There are several options that each have tradeoffs. You can not use dd
to clone a filesystem while it is mounted read/write or the clone will end up corrupt since the source is being changed during the copy so the destination will be partially out of date and partially not. If you really want to be able to use dd
to hot copy a partition, you can do so with LVM snapshots. This requires that you have installed the system using LVM in the first place, but then you can create a snapshot at any time, and since the snapshot is frozen and not mounted, you can safely dd
the snapshot, then remove the snapshot. The other down side to using dd
is that it wastes time copying all of the unused space in the volume, and requires the destination be at least as large, even if most of the source is unused.
Rather than use dd
, you can simply use traditional backup tools such as tar
or dump
to backup the snapshot. This has the advantage of not wasting time copying free space, and can be restored to a smaller partition as long as it has space for the files.
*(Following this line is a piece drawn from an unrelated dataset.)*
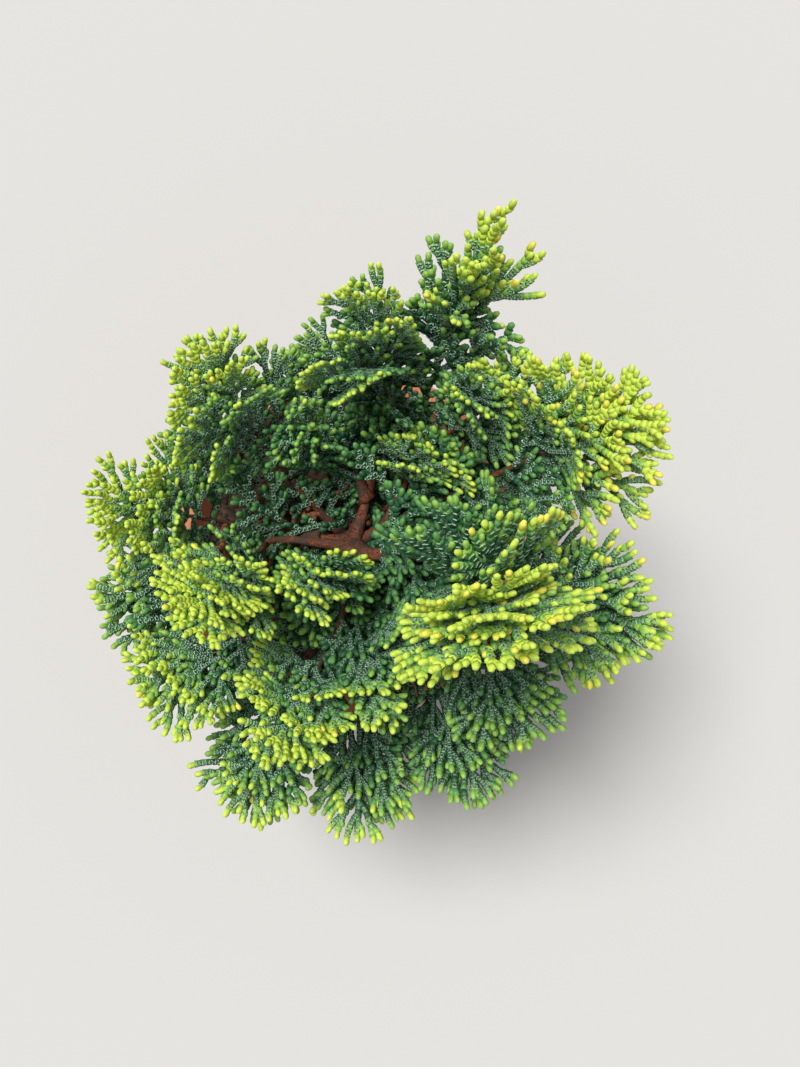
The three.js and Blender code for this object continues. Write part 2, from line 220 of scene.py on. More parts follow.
# The clay pot: one turned profile with softened edges and three drain holes.
potLook = {
    "height": 98,
    "rimRadius": 58,
    "rimHeight": 22,
    "underRimRadius": 53.5,
    "baseRadius": 39,
    "innerTopRadius": 50.9,
    "innerBaseRadius": 34.5,
    "baseThickness": 7,
    "edge": 1.2,
    "edgeCuts": 3,
    "edgesFrom": 30,  # rings inside this radius stay sharp
    "sharpFrom": 40,
    "drains": 3,
    "drainRadius": 4,
    "drainRing": 17,
    "drainHeight": 3,
    "drainDepth": 20,
    "drainSides": 24,
    "steps": 112,
    "light": paint(205, 134, 98),
    "dark": paint(166, 92, 62),
    "salt": paint(222, 196, 172),
}


def clayFinish():
    s = potLook
    material = newMaterial("fired clay", s["light"], roughness=0.88, specular=0.25)
    patches = addNoise(material, scale=26, detail=6)
    body = addRamp(material, patches, [(0.3, s["dark"]), (0.7, s["light"])])
    bloom = addRamp(material, addNoise(material, scale=60, detail=9), [(0.56, grey(0)), (0.78, grey(0.55))])
    setColour(material, mixColours(material, bloom, body, s["salt"]))
    addBump(material, addNoise(material, scale=1500, detail=6), strength=0.35, distance=0.0003)
    turning = addNoise(material, scale=240, detail=2, stretch=(0.05, 0.05, 1))
    addBump(material, turning, strength=0.25, distance=0.0005)
    return material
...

You can also extract only some of the files to do a partial restore. You also don't have to use LVM with this method: as long as you are reasonably sure that no files are being modified when you make the backup, it is safe to do on a mounted filesystem. The worst thing that can happen is that an individual file that is modified during the backup will be corrupt, rather than the entire backup being corrupt, as can happen with dd
.
As you seem to have realized, after restoring the filesystem, you still need to reinstall grub to get the system to boot. I'm not sure why you got that error when you tried, but it seems you were using grub-legacy, since grub2 does not have a stage1.